Saturday, March 01, 2008
God's mysteries: don't ask, don't tell
I heard a little squib of news on National Public Radio the other day. I don't remember the exact figure, but something like 75% of the American public say they are religious or "very" religious. I guess that puts me squarely in the minority--again--but I'd describe myself as being in the 25% that isn't religious. I don't like this sort of label, but for some reason in this country if you're not religious then you must be an atheist or at the least an agnostic, but I go back and forth. Sometimes I think I'm not a believer, sometimes I don't know what I believe, sometimes I go back to the superstitions of my youth, and my indoctrination to the religion into which I was born.
I don't want to knock it; lots of great people are part of that religion, but I also see a lot of religious-sounding people who aren't necessarily religious acting. A lot of religious posing seems like hypocrisy to me.

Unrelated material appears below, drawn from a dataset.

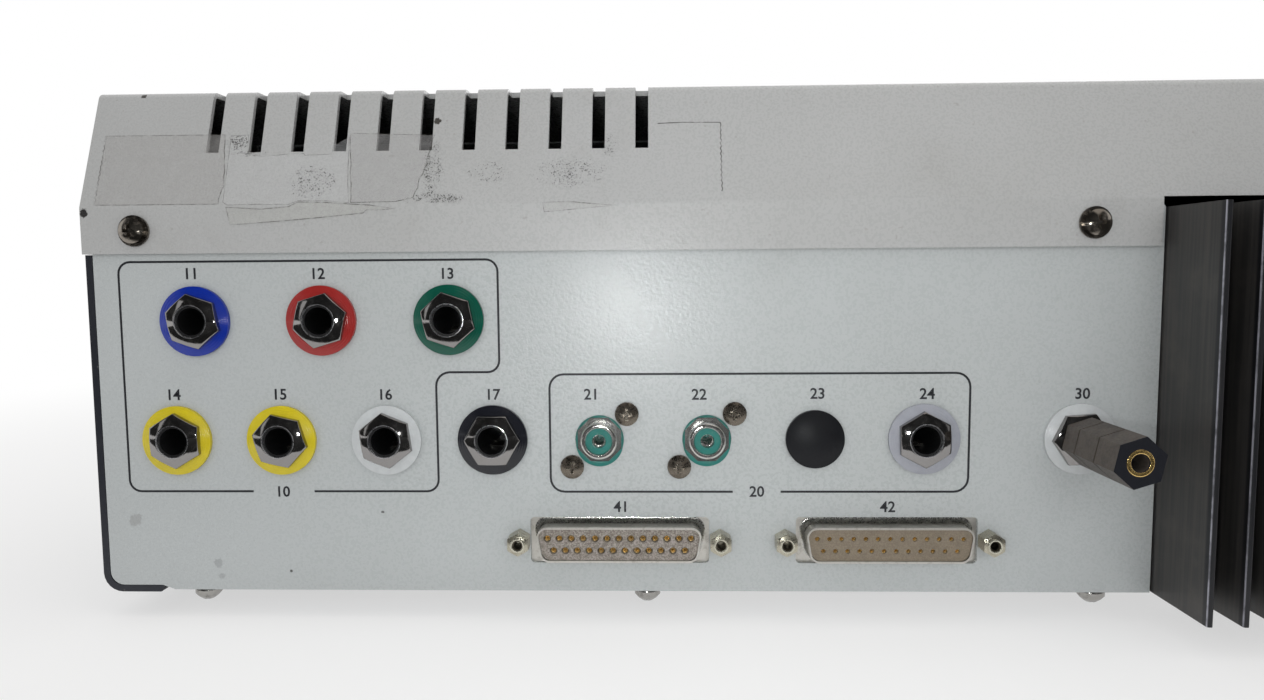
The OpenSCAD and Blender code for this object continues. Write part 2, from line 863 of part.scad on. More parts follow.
module dsub_shells() color("lightgray") {
    for (p = dsub_spots)
        on_rear(p)
            difference() {
                union() {
                    translate([0, 0, -panel_t - dsub_flange_t])
                        linear_extrude(dsub_flange_t) rounded_rect(53, 12.5, 1.2);
                    translate([0, 0, -panel_t - 0.1])
                        linear_extrude(panel_t + 0.1 + dsub_reach) dsub_outline(0);
                }
                translate([0, 0, -5])
                    linear_extrude(20) dsub_outline(-dsub_wall);
                for (x = [-1, 1])
                    translate([x * jackscrew_gap, 0, -5]) cylinder(h = 6, d = 3.1);
            }
}

// Contact places, seen from outside: thirteen above, twelve below
function pin_places() = concat(
    [for (i = [-6 : 6]) [i * pin_pitch, 1.42]],
    [for (i = [-6 : 5]) [(i + 0.5) * pin_pitch, -1.42]]
);

module dsub_insulators() color("tan") {
    floor_z = -0.6;
    rear_d = 11;
    for (p = dsub_spots)
        on_rear(p)
            difference() {
                union() {
                    translate([0, 0, -panel_t - dsub_flange_t])
                        linear_extrude(panel_t + dsub_flange_t + floor_z) dsub_outline(-dsub_wall - 0.05);
                    translate([0, 0, -panel_t - dsub_flange_t - rear_d])
                        linear_extrude(rear_d) square(dsub_cut - [2, 0.4], center = true);
                }
                for (q = pin_places())
                    translate([q[0], q[1], -20]) cylinder(h = 25, d = pin_d + 0.04, $fn = 24);
            }
}

module dsub_pins() color("goldenrod") {
    for (p = dsub_spots, q = pin_places())
        on_rear(p + q)
            translate([0, 0, -board_back]) {
                cylinder(h = board_back + pin_reach - pin_d / 2, d = pin_d, $fn = 24);
                translate([0, 0, board_back + pin_reach - pin_d / 2]) sphere(d = pin_d, $fn = 24);
            }
}

module jackscrews() color("lightgoldenrodyellow") {
    for (p = dsub_spots, x = [-1, 1])
        on_rear(p + [x * jackscrew_gap, 0])
            difference() {
                union() {
                    intersection() {
                        rotate([0, 0, 30]) hexagon(jackscrew_af, jackscrew_h);
                        translate([0, 0, jackscrew_h - 6]) sphere(6);
                    }
                    translate([0, 0, -7]) cylinder(h = 7.5, d = 2.9);
                }
                translate([0, 0, 0.4]) cylinder(h = 6, d = 2.4);
            }
}

// ---------------------------------------------------------------- heat sink and mains

// Extruded comb: a base behind the panels' edges, a pad between them and the fins
module heat_sink() color("black") {
    translate([panel_edge_x, rear_y, foot_h + sink_v])
        linear_extrude(sink_h)
            scale([-1, 1]) {
                translate([sink_u - sink_lap, -panel_t - sink_base_t])
                    square([sink_w + 2 * sink_lap, sink_base_t]);
                translate([sink_u, -panel_t - 1]) square([sink_w, panel_t + 1.5]);
                for (i = [0 : fin_count - 1])
                    translate([sink_u + fin_root_t / 2 + i * fin_pitch, 0]) fin_profile();
            }
}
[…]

This week I've been reading Bill Bryson's excellent *A Short History Of Nearly Everything, specifically the part about the creation of the universe. To be honest, some of that I don't believe any more than I believe religious creation stories. I guess it's because scientists seems to keep changing their minds as new things are discovered. That's OK, but it means you shouldn't bet the ranch on something like the Big Bang theory, because next week it could be something else. I'm interested in scientific reasoning based on current understanding of the nature of the materials the universe is comprised of, but there is also a lot of theorizing going on. Many scientists use that word, "theory," but some sound so positive their theory is correct they are really saying to the public "this is the way it is; this is true."

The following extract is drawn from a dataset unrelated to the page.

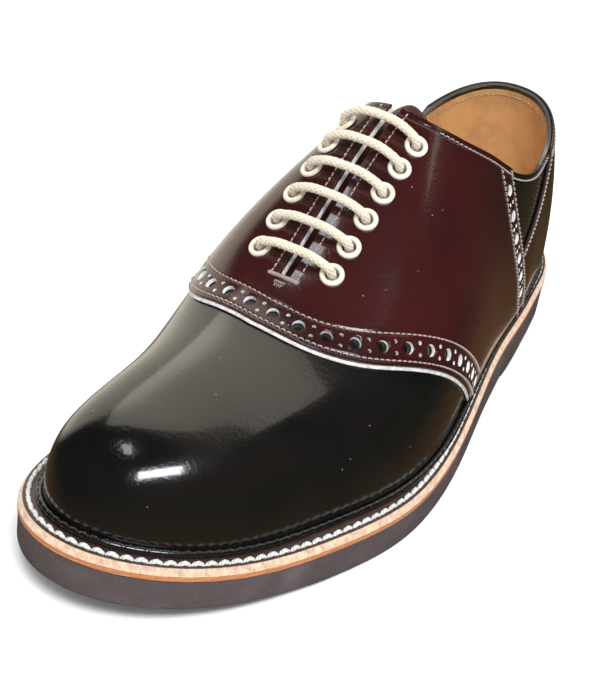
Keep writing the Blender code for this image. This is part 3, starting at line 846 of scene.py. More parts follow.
def new_tree(name, kind, inputs, outputs):
    """Node tree with named sockets; returns it with its input and output nodes."""
    tree = bpy.data.node_groups.new(name, kind)
    for label, socket, value in inputs:
        item = tree.interface.new_socket(label, in_out="INPUT", socket_type=socket)
        if value is not None:
            item.default_value = value
    for label, socket in outputs:
        tree.interface.new_socket(label, in_out="OUTPUT", socket_type=socket)
    return tree, tree.nodes.new("NodeGroupInput"), tree.nodes.new("NodeGroupOutput")


def named_vector(tree, name):
    made = add_node(
        tree, "GeometryNodeInputNamedAttribute", {"data_type": "FLOAT_VECTOR"}, Name=name)
    return made.outputs[0]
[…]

On the religious side you meet people who are intractable. The word "theory" is unknown. The planet Earth was created exactly as it says in the Bible, and don't confuse them with science. Some say the Earth was created in six days just 6000 years ago and all of that other stuff--dinosaur bones, geology dating back billions of years, etc.--is just there to look like the world is older than 6000 years, but it isn't. Uh-huh. Find me a presidential candidate who really believes that. Huckabee? You want a guy with his finger on the nuclear trigger who believes dinosaur bones were planted on earth to look like the planet is really old?
The mysteries of the universe are easily explained if they just stay mysteries. If a person is taught that their God works in mysterious ways, then they don't have to question anything or believe anything someone tells them, do they?
A few years ago I was in a thrift store looking at books. On the other side of the rack two old men were arguing. One said, "I want to know if when we die we find out the answer to some mysteries I wonder about."
"Well, does God have a mother?" (I assume he was speaking of the head of the Godhood, and not Jesus.)
"Those are mysteries we don't know the answers to, and we're not supposed to question them."
"I still want to know."
The two old men got loud about what questions men were to discuss or even wonder about, and then the fellow who was "answering" his friend's question in such a hot manner yelled, "Shut up! Just shut up!"
He suddenly came around the rack, glaring. He looked at me and muttered, "…Wants to know if God has a mother…"
I don't see the problem. If the human mind is made to question, made to seek enlightenment and answers, then why are there mysteries we're not allowed to explore? I think the old boy was being unreasonable, but then that's why he's in the 75% and I'm in the 25%.